_The exercise_
Extract, unchanged, each line of the listing below from its first line through the line that contains "edge_chamfer = 0.5; // [0.2:0.1:0.8]", inclusive, and nothing else.
___ Provided data ___
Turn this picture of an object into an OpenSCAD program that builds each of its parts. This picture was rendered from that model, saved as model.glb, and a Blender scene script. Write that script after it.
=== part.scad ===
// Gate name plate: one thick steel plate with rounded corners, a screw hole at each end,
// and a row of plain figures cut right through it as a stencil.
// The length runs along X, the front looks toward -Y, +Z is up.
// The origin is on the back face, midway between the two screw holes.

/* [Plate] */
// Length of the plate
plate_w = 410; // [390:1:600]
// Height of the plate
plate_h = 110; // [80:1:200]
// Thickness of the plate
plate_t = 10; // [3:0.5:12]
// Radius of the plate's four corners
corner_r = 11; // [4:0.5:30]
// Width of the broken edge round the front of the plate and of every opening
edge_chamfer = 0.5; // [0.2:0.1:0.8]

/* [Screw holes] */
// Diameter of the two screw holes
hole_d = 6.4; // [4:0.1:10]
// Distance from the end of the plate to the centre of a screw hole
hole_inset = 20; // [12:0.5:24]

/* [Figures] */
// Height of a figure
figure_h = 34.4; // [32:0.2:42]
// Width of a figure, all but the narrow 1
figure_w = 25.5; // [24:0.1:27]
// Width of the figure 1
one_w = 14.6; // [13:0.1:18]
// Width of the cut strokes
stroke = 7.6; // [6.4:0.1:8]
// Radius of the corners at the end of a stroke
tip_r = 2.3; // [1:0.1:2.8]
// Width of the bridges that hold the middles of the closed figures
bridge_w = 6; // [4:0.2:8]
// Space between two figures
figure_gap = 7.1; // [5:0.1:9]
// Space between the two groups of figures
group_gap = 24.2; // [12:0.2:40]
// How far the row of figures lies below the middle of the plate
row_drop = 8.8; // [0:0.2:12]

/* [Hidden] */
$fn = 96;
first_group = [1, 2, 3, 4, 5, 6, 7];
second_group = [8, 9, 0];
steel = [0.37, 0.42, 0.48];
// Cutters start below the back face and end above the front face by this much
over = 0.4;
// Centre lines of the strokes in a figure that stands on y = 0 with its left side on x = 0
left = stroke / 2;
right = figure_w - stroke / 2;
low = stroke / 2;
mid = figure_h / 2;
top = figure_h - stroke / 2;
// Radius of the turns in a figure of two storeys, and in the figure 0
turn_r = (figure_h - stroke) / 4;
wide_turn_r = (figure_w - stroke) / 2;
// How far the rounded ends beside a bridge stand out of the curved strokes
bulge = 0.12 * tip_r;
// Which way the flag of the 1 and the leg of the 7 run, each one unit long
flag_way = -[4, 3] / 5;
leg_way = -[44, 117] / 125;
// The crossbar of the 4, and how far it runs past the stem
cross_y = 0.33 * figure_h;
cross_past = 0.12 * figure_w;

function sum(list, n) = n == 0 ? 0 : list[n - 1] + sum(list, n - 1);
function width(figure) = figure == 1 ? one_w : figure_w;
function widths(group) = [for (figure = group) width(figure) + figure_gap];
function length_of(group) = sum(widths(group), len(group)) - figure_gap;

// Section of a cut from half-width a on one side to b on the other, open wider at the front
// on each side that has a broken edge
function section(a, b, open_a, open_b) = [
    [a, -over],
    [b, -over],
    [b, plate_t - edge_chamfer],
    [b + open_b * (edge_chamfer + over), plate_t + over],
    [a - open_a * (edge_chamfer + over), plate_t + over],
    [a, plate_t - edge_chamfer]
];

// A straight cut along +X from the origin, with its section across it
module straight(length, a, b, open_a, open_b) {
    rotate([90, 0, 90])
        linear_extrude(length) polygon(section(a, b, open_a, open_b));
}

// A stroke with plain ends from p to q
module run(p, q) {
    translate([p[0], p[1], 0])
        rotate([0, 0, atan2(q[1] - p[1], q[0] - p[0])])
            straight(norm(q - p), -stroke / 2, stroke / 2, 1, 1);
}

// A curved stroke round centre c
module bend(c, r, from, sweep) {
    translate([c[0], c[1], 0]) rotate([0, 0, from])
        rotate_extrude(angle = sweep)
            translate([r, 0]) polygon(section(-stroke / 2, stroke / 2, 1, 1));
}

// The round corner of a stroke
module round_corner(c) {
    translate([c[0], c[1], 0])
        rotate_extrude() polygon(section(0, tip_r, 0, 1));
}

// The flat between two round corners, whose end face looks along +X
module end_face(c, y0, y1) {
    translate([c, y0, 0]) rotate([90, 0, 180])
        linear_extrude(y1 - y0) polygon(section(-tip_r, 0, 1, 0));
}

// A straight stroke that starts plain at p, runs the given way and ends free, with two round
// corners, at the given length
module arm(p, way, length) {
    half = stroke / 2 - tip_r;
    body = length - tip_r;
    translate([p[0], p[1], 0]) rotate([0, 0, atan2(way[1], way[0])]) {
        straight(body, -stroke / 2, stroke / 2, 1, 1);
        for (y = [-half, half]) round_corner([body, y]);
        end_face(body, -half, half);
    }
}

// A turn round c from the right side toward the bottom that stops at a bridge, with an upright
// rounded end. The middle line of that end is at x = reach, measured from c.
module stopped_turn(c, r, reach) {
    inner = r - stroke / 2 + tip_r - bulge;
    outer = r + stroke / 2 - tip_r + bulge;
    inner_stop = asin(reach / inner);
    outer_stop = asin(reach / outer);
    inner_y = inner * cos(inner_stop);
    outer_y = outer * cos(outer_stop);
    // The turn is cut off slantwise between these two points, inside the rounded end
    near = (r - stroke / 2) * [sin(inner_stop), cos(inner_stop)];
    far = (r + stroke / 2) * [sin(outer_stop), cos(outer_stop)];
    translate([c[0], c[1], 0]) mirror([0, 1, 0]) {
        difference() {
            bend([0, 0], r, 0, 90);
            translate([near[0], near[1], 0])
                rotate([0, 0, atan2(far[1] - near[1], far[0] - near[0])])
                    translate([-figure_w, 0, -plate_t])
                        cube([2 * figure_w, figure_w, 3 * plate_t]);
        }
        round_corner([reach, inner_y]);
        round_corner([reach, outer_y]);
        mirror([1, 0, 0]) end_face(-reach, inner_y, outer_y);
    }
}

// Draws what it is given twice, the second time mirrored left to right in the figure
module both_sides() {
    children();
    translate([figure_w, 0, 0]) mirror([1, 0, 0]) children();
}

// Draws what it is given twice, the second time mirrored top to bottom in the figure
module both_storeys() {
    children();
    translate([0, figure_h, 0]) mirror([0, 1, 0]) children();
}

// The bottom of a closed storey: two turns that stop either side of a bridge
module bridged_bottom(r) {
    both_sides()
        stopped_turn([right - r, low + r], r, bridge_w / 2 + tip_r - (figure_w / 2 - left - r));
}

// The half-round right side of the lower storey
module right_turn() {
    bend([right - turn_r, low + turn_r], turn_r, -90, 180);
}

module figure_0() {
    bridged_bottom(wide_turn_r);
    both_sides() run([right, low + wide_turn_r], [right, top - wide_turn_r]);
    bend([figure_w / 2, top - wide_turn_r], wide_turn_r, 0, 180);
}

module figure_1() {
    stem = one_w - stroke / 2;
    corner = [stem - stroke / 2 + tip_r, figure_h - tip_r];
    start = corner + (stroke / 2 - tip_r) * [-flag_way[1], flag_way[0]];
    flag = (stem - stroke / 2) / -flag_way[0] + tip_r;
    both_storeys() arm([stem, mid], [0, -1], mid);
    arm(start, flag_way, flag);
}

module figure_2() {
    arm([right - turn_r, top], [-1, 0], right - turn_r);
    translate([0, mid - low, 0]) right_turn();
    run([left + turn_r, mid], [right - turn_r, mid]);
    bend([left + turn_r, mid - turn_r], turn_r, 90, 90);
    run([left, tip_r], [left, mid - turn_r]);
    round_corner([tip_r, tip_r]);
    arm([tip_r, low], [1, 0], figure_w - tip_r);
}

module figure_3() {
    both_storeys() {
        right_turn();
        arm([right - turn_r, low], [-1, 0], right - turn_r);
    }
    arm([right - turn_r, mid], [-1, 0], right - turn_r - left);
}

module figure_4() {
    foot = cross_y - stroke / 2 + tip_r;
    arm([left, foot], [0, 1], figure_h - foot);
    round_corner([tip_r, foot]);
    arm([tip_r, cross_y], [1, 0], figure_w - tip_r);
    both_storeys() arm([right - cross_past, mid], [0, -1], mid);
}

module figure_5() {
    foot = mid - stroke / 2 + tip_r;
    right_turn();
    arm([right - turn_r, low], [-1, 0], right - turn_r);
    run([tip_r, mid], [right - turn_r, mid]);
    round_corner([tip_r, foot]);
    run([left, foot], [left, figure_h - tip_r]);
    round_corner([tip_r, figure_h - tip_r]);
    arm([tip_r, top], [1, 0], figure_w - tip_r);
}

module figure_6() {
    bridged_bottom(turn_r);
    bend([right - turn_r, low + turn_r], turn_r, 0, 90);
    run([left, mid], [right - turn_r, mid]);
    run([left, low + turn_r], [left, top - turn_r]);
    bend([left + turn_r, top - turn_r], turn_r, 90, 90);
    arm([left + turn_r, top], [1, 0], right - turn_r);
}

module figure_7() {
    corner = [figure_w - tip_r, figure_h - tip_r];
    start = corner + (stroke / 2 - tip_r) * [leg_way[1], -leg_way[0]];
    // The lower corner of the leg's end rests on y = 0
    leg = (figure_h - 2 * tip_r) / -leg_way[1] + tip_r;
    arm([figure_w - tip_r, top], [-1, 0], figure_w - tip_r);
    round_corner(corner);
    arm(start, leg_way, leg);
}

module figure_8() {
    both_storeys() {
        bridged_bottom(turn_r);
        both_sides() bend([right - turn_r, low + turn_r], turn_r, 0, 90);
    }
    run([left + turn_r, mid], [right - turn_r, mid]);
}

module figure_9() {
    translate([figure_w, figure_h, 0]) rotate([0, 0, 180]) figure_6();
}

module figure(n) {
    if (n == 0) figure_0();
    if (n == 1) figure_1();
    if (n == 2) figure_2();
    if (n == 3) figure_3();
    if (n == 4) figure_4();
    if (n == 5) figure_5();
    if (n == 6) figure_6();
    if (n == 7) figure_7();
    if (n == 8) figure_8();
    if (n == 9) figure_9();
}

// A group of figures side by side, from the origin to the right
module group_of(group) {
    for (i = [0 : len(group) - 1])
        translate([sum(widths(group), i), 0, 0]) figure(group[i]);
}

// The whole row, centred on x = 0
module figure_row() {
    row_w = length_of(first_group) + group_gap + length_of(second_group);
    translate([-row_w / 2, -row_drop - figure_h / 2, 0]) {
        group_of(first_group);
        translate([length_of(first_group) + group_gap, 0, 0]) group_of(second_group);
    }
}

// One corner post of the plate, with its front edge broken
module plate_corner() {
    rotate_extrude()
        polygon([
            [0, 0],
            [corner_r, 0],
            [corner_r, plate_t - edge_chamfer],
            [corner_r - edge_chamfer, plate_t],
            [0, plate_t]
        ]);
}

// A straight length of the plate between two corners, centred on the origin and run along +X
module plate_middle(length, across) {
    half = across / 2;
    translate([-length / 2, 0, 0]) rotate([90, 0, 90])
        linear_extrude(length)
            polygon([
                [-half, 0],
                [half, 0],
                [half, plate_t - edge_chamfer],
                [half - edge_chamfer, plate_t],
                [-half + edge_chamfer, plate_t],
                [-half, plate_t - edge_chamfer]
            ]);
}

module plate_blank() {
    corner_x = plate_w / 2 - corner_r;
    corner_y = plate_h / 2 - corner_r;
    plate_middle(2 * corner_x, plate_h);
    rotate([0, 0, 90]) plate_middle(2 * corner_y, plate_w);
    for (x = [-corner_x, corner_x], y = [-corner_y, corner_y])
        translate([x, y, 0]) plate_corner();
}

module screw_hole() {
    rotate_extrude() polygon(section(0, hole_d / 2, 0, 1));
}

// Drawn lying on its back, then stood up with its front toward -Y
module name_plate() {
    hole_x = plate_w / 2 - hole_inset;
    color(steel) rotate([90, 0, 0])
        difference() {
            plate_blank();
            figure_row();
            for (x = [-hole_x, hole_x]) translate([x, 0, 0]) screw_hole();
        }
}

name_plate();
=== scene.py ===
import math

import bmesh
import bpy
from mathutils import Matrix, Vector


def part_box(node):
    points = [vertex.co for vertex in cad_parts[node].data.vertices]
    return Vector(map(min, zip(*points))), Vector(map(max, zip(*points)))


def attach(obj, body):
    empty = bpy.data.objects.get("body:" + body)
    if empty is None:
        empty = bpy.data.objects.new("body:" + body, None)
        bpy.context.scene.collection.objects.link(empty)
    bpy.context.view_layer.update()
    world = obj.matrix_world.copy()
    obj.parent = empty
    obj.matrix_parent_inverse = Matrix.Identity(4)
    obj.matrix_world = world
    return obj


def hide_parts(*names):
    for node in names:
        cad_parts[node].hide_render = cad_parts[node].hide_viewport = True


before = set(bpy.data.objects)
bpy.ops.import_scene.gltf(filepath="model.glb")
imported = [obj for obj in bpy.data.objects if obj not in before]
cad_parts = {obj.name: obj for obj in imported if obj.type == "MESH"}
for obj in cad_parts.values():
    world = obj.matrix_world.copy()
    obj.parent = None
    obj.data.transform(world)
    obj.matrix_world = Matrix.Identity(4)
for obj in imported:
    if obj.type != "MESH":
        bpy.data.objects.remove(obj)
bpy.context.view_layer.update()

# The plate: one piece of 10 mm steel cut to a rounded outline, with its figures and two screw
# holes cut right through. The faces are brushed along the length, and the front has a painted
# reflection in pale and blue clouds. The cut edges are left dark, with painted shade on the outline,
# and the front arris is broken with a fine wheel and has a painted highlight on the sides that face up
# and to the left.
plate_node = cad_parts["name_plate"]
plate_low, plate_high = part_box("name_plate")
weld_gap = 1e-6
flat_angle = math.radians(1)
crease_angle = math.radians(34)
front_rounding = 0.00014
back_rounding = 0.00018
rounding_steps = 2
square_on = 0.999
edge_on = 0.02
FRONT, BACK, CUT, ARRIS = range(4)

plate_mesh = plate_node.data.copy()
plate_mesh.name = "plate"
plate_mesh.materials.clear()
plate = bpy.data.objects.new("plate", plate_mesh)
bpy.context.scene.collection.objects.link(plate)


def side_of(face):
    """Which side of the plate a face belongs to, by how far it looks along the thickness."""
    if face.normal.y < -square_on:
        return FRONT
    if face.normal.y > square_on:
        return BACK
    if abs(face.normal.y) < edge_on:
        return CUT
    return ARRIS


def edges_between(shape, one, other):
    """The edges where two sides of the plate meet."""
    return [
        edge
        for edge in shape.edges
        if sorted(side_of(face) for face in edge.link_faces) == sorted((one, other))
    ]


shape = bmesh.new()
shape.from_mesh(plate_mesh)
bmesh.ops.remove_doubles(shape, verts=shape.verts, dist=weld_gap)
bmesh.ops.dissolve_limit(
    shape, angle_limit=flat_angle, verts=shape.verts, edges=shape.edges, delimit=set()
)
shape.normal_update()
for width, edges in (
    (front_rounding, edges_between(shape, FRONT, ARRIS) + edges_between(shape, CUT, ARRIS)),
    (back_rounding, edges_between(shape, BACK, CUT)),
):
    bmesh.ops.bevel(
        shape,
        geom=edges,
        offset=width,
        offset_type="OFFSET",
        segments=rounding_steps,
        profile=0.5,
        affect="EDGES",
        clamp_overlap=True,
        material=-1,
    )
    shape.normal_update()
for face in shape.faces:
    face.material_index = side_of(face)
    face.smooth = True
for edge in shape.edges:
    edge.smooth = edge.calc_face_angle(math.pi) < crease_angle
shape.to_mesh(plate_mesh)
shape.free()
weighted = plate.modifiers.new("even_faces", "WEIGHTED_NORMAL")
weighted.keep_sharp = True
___
_Result_
Turn this picture of an object into an OpenSCAD program that builds each of its parts. This picture was rendered from that model, saved as model.glb, and a Blender scene script. Write that script after it.
=== part.scad ===
// Gate name plate: one thick steel plate with rounded corners, a screw hole at each end,
// and a row of plain figures cut right through it as a stencil.
// The length runs along X, the front looks toward -Y, +Z is up.
// The origin is on the back face, midway between the two screw holes.

/* [Plate] */
// Length of the plate
plate_w = 410; // [390:1:600]
// Height of the plate
plate_h = 110; // [80:1:200]
// Thickness of the plate
plate_t = 10; // [3:0.5:12]
// Radius of the plate's four corners
corner_r = 11; // [4:0.5:30]
// Width of the broken edge round the front of the plate and of every opening
edge_chamfer = 0.5; // [0.2:0.1:0.8]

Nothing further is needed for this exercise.